__Required task__:
From the line that includes "Recreate this object" to the last line of the data, quote each line precisely; both boundary lines belong in the answer.

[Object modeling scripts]
---------------
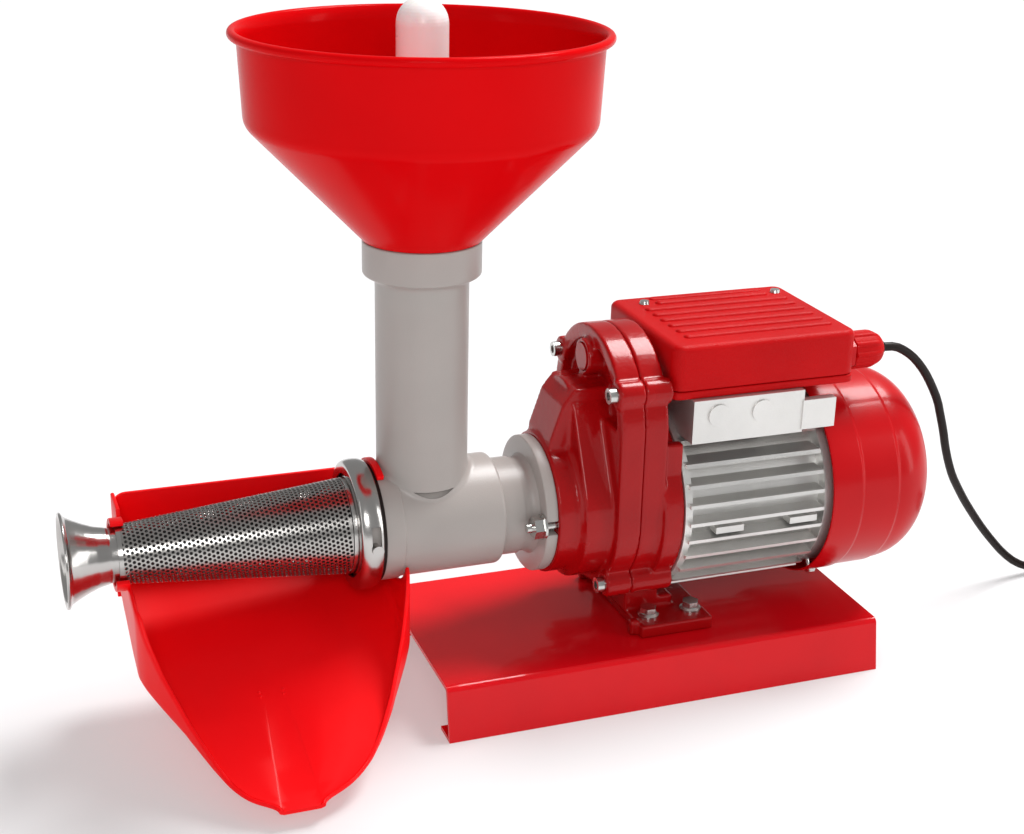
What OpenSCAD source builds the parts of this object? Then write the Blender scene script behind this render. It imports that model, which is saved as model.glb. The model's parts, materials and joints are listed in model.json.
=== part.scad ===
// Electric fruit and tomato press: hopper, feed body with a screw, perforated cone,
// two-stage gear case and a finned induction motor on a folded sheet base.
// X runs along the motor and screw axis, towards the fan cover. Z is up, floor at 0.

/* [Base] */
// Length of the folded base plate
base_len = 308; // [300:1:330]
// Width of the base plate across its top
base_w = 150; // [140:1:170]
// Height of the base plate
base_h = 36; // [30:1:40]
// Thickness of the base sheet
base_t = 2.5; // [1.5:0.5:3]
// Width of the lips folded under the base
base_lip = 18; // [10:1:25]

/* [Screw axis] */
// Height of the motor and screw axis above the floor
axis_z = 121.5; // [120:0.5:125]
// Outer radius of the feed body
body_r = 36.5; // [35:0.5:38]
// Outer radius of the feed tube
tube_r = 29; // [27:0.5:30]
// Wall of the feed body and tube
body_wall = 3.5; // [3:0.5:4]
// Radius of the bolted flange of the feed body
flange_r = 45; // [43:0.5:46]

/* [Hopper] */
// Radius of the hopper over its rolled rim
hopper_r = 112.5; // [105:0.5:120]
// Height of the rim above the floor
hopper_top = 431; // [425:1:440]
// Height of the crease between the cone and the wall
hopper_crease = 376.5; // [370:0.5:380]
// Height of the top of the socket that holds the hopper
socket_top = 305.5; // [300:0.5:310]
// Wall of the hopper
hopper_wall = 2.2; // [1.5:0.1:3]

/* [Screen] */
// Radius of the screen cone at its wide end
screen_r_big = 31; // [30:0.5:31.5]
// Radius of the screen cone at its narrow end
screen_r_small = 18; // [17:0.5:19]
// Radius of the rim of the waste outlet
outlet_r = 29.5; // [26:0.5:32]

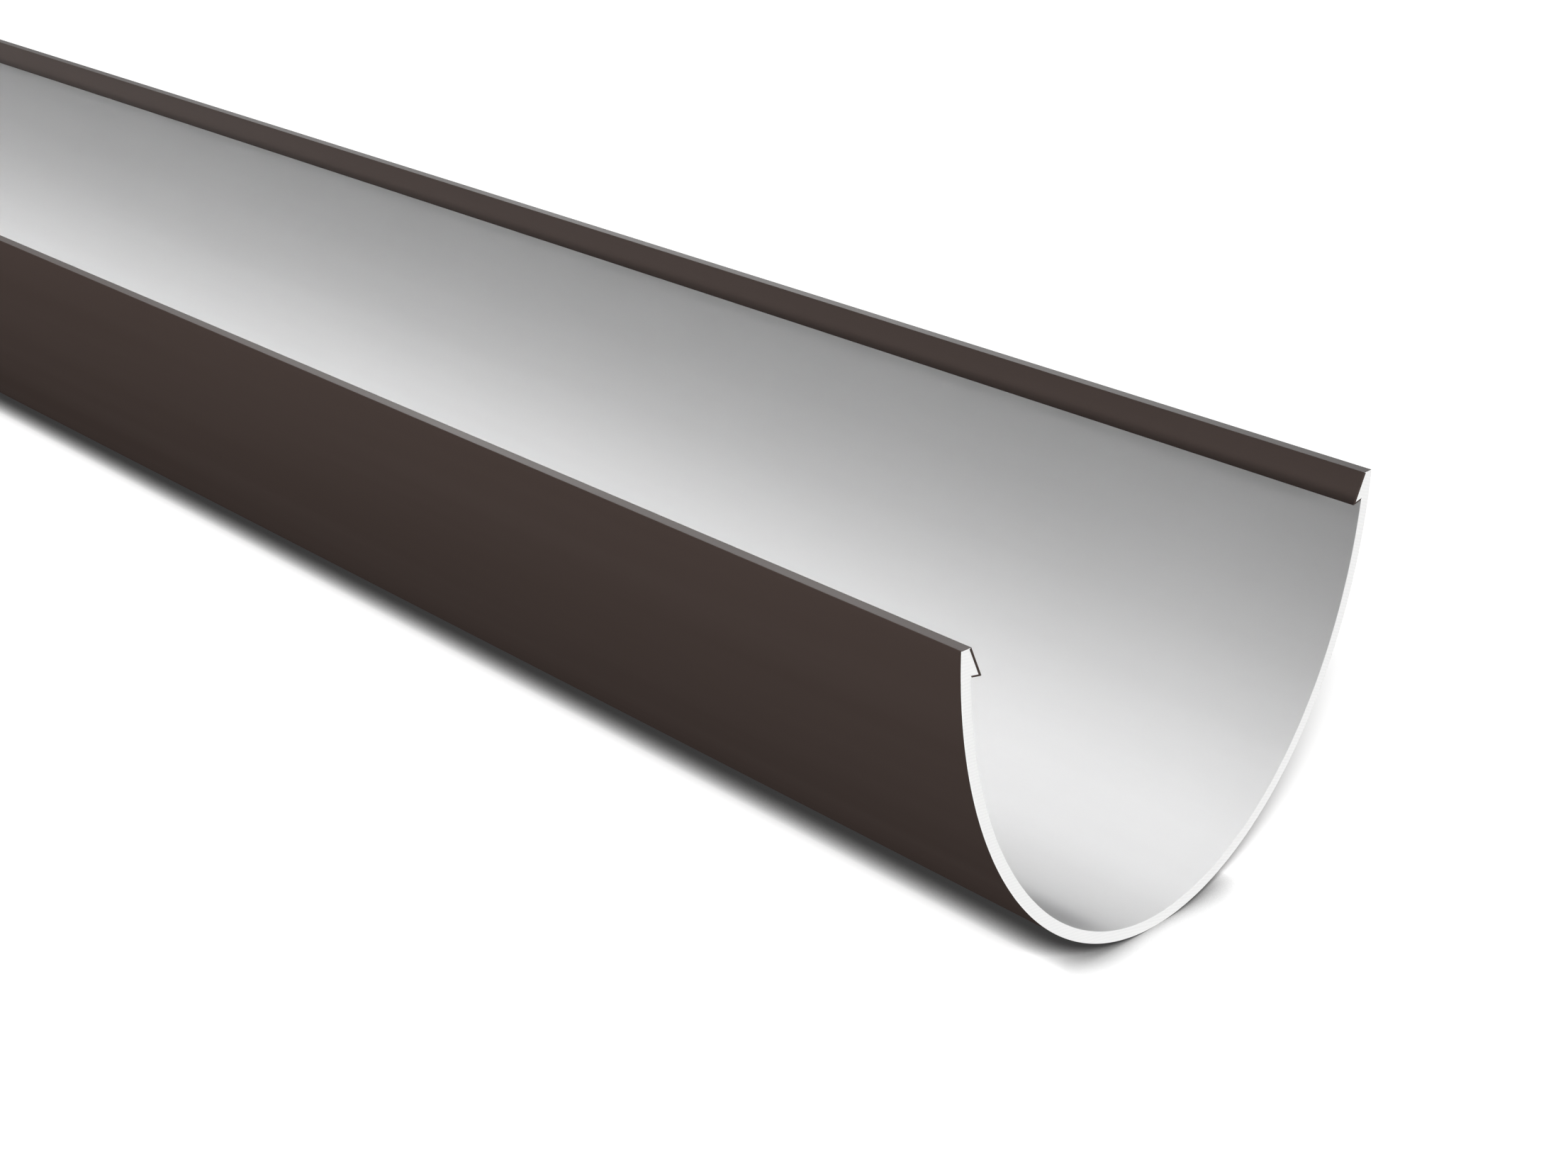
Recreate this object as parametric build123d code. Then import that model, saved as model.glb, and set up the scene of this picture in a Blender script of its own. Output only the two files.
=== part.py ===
---------------
__Worked answer__:
Recreate this object as parametric build123d code. Then import that model, saved as model.glb, and set up the scene of this picture in a Blender script of its own. Output only the two files.
=== part.py ===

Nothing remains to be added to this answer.